= Operation Cunningham =

Operation Cunningham was a naval operation in April 2010 by units of the Royal Navy of the United Kingdom to ship British military personnel and air passengers stranded in continental Europe by the air travel disruption after the 2010 Eyjafjallajökull eruption. The amphibious warfare ships HMS Albion and HMS Ocean and the aircraft carrier HMS Ark Royal were assigned to the operation, which was named after the Second World War British admiral Andrew Cunningham.
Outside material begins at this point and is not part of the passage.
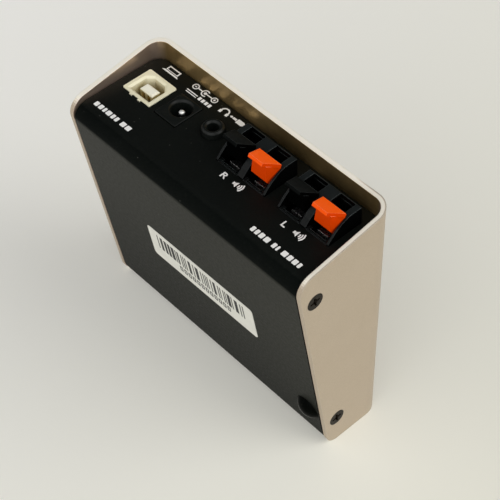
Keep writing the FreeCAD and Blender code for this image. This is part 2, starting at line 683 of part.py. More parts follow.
def make_dial_shell():
    dial = cone(Vector(0, DIAL_S, DIAL_BOTTOM), Vector(0, DIAL_S, DIAL_TOP), DIAL_R, DIAL_R - 0.5)
    dial = bevel_edges(dial, 0.8, circles(z=DIAL_TOP))
    dish_rim = cyl_z(0, DIAL_S, DIAL_R - 3.2, DIAL_BOTTOM + 5, DIAL_TOP + 3)
    dial = dial.cut(dial_dish().common(dish_rim))
    dial = dial.cut([cyl_z(0, DIAL_S, DIAL_R - 1.8, DIAL_BOTTOM - 1, DIAL_TOP - 2.6)])
    # collar that holds the hub
    dial = fuse([dial, cyl_z(0, DIAL_S, HUB_R + 1.6, DIAL_BOTTOM + 1.0, DIAL_TOP - 2.0)])
    dial = dial.cut(cyl_z(0, DIAL_S, HUB_R, DIAL_BOTTOM - 1, DIAL_TOP - 2.2))
    knurl_count, knurl_ring_r = 72, DIAL_R + 0.25
    knurl = []
    for k in range(knurl_count):
        angle = 2 * math.pi * k / knurl_count
        knurl.append(cyl_z(knurl_ring_r * math.cos(angle),
                           DIAL_S + knurl_ring_r * math.sin(angle),
                           0.55, DIAL_BOTTOM + 1.2, DIAL_TOP - 2.0))
    dial = dial.cut(knurl)
    groove = box(-0.55, 0.55, DIAL_R - 6.2, DIAL_R - 1.2, DIAL_TOP - 0.5, DIAL_TOP + 1)
    return dial.cut(turned(groove))


def make_dial_pointer():
    inlay = box(-0.52, 0.52, DIAL_R - 6.17, DIAL_R - 1.75, DIAL_TOP - 0.48, DIAL_TOP - 0.02)
    return turned(inlay).cut(dial_dish())


def make_dial_hub():
    hub = cyl_z(0, DIAL_S, HUB_R - 0.02, DIAL_BOTTOM + 0.6, DIAL_TOP - 2.25)
    bore = cyl_z(0, DIAL_S, SHAFT_R + 0.03, DIAL_BOTTOM - 1, SHAFT_TOP + 0.1)
    # the bore keeps a flat to match the shaft
    flat = turned(box(-4, 4, SHAFT_FLAT + 0.03, 5, DIAL_BOTTOM - 2, 46))
    return hub.cut(bore.cut(flat))


# ------------------------------------------------------------------ power light
def make_power_led():
    return fuse([block(0, LIGHT_S, 2.0, 1.2, SEAT, BOARD_T + 0.45),
                 block(0, LIGHT_S, 1.3, 1.2, BOARD_T + 0.4, BOARD_T + 0.95)])


def make_light_pipe():
    """Rod up to the top plate with a flange just under it."""
    top, under_cover = TOP_T - 0.05, TOP_T - COVER_THICK
    pipe = fuse([cyl_z(0, LIGHT_S, 1.05, BOARD_T + 1.3, top),
                 cyl_z(0, LIGHT_S, 2.2, under_cover - 1.1, under_cover - 0.05)])
    return round_edges(pipe, 0.35, circles(z=top))


# ------------------------------------------------------------------ chips and heatsink
CHIP_BOTTOM = BOARD_T + 0.12
# x, s, width, depth, height, leads per side, leads on all four sides
CHIPS = {
    "amp_chip": (-22.0, -30.0, 7.6, 11.0, 1.3, 16, False),
    "usb_chip": (33.0, -39.0, 7.0, 7.0, 1.2, 10, True),
    "dac_chip": (21.0, -40.0, 5.4, 9.0, 1.3, 12, False),
    "headphone_chip": (12.0, -24.0, 4.0, 5.0, 1.2, 4, False),
}
AMP_X, AMP_S = CHIPS["amp_chip"][:2]
AMP_TOP = CHIP_BOTTOM + CHIPS["amp_chip"][4]


def make_chip(name):
    x, s, width, depth, height = CHIPS[name][:5]
    body = block(x, s, width, depth, CHIP_BOTTOM, CHIP_BOTTOM + height)
    body = bevel_edges(body, 0.15, edges_at(z=CHIP_BOTTOM + height))
    # round mark in the rear left corner
    return body.cut(cyl_z(x - width / 2 + 0.9, s + depth / 2 - 0.9, 0.35,
                          BOARD_T + height, BOARD_T + 2 + height))


def lead_rows(prism, centre, width, row_centre, row_length, count, height):
    """Gull-wing leads out of two opposite sides; prism pulls each across its own width."""
    pitch = (row_length - 1.0) / (count - 1)
    half_lead = min(0.16, pitch * 0.3)
    root, foot = CHIP_BOTTOM + height / 2, SEAT + 0.07
    leads = []
    for i in range(count):
        place = row_centre - (row_length - 1.0) / 2 + i * pitch
        for side in SIDES:
            path = [(centre + side * (width / 2 + reach), level) for reach, level in
                    ((0.02, root), (0.35, root), (0.55, foot), (1.0, foot))]
            leads.append(prism(strip(path, 0.13), place - half_lead, place + half_lead))
    return leads


def make_chip_leads():
    leads = []
    for x, s, width, depth, height, count, four_sided in CHIPS.values():
        leads += lead_rows(prism_y, x, width, s, depth, count, height)
        if four_sided:
            leads += lead_rows(prism_x, s, depth, x, width, count, height)
    return Part.makeCompound(leads)


def make_thermal_pad():
    return block(AMP_X, AMP_S, 6.6, 10.0, AMP_TOP + 0.01, AMP_TOP + 0.5)


def make_heatsink():
    size, fin, fin_count = 20, 1.2, 8
    left = AMP_X - size / 2
    pieces = [block(AMP_X, AMP_S, size, size, AMP_TOP + 0.52, AMP_TOP + 2.5)]
    for k in range(fin_count):
        x = left + k * (size - fin) / (fin_count - 1)
        pieces.append(box(x, x + fin, AMP_S - size / 2, AMP_S + size / 2,
                          AMP_TOP + 2.4, AMP_TOP + 12.0))
    return fuse(pieces)


# ------------------------------------------------------------------ other board parts
BULK_CAPACITORS = ((24.2, -22.5), (36.0, -22.9))     # (x, s), as in the next two tables
SMALL_CAPACITORS = ((-28, -57.5), (-20, -57.5), (20, -57.5), (28, -57.5),
                    (-34, -49.5), (-26, -49.5))
FILM_CAPACITORS = ((-42.0, -27.0), (-37.5, -22.0), (-7.0, -26.0), (-2.4, -26.0))


def make_cans(places, radius, height):
    """Round capacitors with a groove near the base and a narrower foot."""
    cans = []
    top = BOARD_T + height
    for x, s in places:
        can = cyl_z(x, s, radius, BOARD_T + 0.9, top)
        can = round_edges(can, 0.5, circles(z=top))
        can = can.cut(Part.makeTorus(radius + 0.15, 0.45, Vector(x, s, BOARD_T + 2.4), Z_AXIS))
        cans.append(fuse([can, cyl_z(x, s, radius - 0.4, SEAT, BOARD_T + 1.0)]))
    return Part.makeCompound(cans)


def make_film_capacitors():
    return Part.makeCompound([
        round_edges(block(x, s, 2.8, 7.2, SEAT, BOARD_T + 6.5), 0.4, lines(Z_AXIS))
        for x, s in FILM_CAPACITORS])


def make_filter_inductors():
    """Square blocks with bevelled corners and a shallow round recess on top."""
    s, size = -14.6, 7.2
    coils = []
    for x in (-41.0, -30.5, -11.5, -1.0):
        coil = block(x, s, size, size, SEAT, BOARD_T + 4.6)
        coil = bevel_edges(coil, 0.9, lines(Z_AXIS))
        coils.append(coil.cut(cyl_z(x, s, 2.6, BOARD_T + 4.3, BOARD_T + 6)))
    return Part.makeCompound(coils)


def make_crystal():
    x, s = 33.0, -48.1
    can = block(x, s, 10.8, 4.2, BOARD_T + 0.3, BOARD_T + 3.6)
    can = round_edges(can, 2.0, lines(Z_AXIS))
    flange = block(x, s, 12.0, 5.4, SEAT, BOARD_T + 0.5)
    return fuse([can, round_edges(flange, 2.6, lines(Z_AXIS))])


def make_regulator():
    body = box(9.2, 15.8, -35.6, -29.6, BOARD_T + 0.1, BOARD_T + 2.4)
    tab = box(9.8, 15.2, -29.8, -28.4, SEAT, BOARD_T + 0.55)
    leads = [box(x - 0.35, x + 0.35, -38.0, -35.5, SEAT, BOARD_T + 0.5) for x in (10.2, 14.8)]
    return fuse([body, tab] + leads)


def make_circuit_board():
    """Drilled for every leg noted so far, so it is made after the parts with legs."""
    board = box(-BOARD_HALF, BOARD_HALF, *BOARD_S, BOARD_T - BOARD_THICK, BOARD_T)
    board = round_edges(board, 1.5, lines(Z_AXIS))
    low, high = BOARD_T - 4, BOARD_T + 2
    holes = [box(x - half_w, x + half_w, s - half_d, s + half_d, low, high)
             for x, s, half_w, half_d in board_holes]
    holes += [cyl_z(x, s, 1.6, low, high) for x, s in BOARD_SCREWS]
    return board.cut(holes)


# ------------------------------------------------------------------ build and write
case_parts = {
    "cover": make_cover(),
    "chassis": make_chassis(),
    "cover_screws": make_cover_screws(),
    "rating_label": make_rating_label(),
    "foot": make_foot(),
    "board_rails": Part.makeCompound([make_board_rail(side) for side in SIDES]),
    "insulator_sheet": make_insulator_sheet(),
}
deck_parts = {
    "board_screws": Part.makeCompound([make_board_screw(x, s) for x, s in BOARD_SCREWS]),
    "usb_housing": make_usb_housing(),
    "usb_contacts": make_usb_contacts(),
    "usb_board_locks": make_usb_board_locks(),
    "dc_jack_housing": make_dc_jack_housing(),
    "dc_jack_pin": make_dc_jack_pin(),
    "dc_jack_spring": make_dc_jack_spring(),
    "phones_jack_housing": make_phones_jack_housing(),
    "phones_jack_contacts": make_phones_jack_contacts(),
}
for place, right_x in TERM_X.items():
    deck_parts["terminal_housing_" + place] = make_terminal_housing(right_x)
    deck_parts["terminal_contacts_" + place] = make_terminal_contacts(right_x)
    for colour, inset in LEVERS.items():
        deck_parts["lever_" + colour + "_" + place] = make_lever(right_x - inset)
deck_parts.update({
    "volume_pot_base": make_volume_pot_base(),
    "volume_pot_case": make_volume_pot_case(),
    "volume_pot_legs": make_volume_pot_legs(),
    "volume_shaft": make_volume_shaft(),
    "dial_shell": make_dial_shell(),
    "dial_pointer": make_dial_pointer(),
    "dial_hub": make_dial_hub(),
    "power_led": make_power_led(),
    "light_pipe": make_light_pipe(),
})
for name in CHIPS:
    deck_parts[name] = make_chip(name)
deck_parts.update({
    "chip_leads": make_chip_leads(),
    "thermal_pad": make_thermal_pad(),
    "heatsink": make_heatsink(),
    "bulk_capacitors": make_cans(BULK_CAPACITORS, radius=5.0, height=13.0),
    "small_capacitors": make_cans(SMALL_CAPACITORS, radius=2.5, height=6.5),
    "film_capacitors": make_film_capacitors(),
    "filter_inductors": make_filter_inductors(),
    "crystal": make_crystal(),
    "regulator": make_regulator(),
    "circuit_board": make_circuit_board(),
})

# Centre the depth between lever tips and cover nose, and stand the foot on z = 0.
tip_y, nose_y = case_point(*LEVER_TIP)[0], case_point(FRONT_S, TOP_T)[0]
shift = Vector(0, -(tip_y + nose_y) / 2, FOOT_HEIGHT)
parts = dict(case_parts)
parts.update({name: from_deck(shape) for name, shape in deck_parts.items()})
os.makedirs("parts", exist_ok=True)
for name, shape in parts.items():
    shape.translate(shift)
    shape.exportStep("parts/" + name + ".step")
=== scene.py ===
"""A small desktop amplifier with a dial on its front and sockets on its rear panel.

Case frame (mm): x across, y towards the rear, z up. The panel frame leans with the rear panel:
x across, s out of the panel, t up the panel. Both are moved by the same shift into the row
frame (m), in which everything is built. The stage treats s as up, so that the unit stands on
its front rim with the rear panel on top.
"""
import math
import random

import bmesh
import bpy
from mathutils import Matrix, Vector


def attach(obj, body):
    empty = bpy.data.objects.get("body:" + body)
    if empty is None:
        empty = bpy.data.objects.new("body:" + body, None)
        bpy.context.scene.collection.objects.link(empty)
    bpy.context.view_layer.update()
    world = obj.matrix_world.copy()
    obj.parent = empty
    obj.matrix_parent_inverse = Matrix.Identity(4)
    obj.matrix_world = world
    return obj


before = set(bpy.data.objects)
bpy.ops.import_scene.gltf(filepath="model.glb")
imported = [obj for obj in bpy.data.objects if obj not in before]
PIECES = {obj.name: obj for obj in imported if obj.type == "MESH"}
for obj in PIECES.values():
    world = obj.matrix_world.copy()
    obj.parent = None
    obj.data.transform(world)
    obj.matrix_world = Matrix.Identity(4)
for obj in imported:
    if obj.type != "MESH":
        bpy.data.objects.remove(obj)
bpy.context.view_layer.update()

LEAN = math.radians(9.16)                          # lean of the rear panel
LEAN_COS, LEAN_SIN = math.cos(LEAN), math.sin(LEAN)
PANEL_Y = 42.0                                     # foot of the rear panel, mm
SHIFT_Y, SHIFT_Z = -1.465860641397093, 2.3         # case frame to row frame, mm
ACROSS = Vector((1, 0, 0))
PANEL_OUT = Vector((0, LEAN_COS, LEAN_SIN))
PANEL_UP = Vector((0, -LEAN_SIN, LEAN_COS))


def panel_point(x, s, t):
    """panel frame (mm) to the row frame (m)"""
    y = PANEL_Y + s * LEAN_COS - t * LEAN_SIN + SHIFT_Y
    return Vector((x, y, s * LEAN_SIN + t * LEAN_COS + SHIFT_Z)) / 1000.0


def case_point(x, y, z):
    """case frame (mm) to the row frame (m)"""
    return Vector((x, y + SHIFT_Y, z + SHIFT_Z)) / 1000.0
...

However, only Albion was directly involved in the repatriation effort.

==By ship==

===Albion===
Albion was assigned to collect 200 soldiers from 3rd Battalion, The Rifles from Santander, and to fill the remaining space aboard with passengers, arriving on the morning of 20 April.

===Ocean===
Ocean sailed from her Devonport base on 19 April, being on readiness in the Channel from 20 April.

===Ark Royal===
HMS Ark Royal was detached from NATO Exercise Joint Warrior off north-west Scotland (also affected by the grounding of aircraft), reaching the south coast of England on 20 April and sailing from HMNB Portsmouth to join Ocean in the Channel later that day.

However due to two leaks, she was stood down and returned to HMNB Portsmouth for a dry dock repair, with her ammunition still embarked.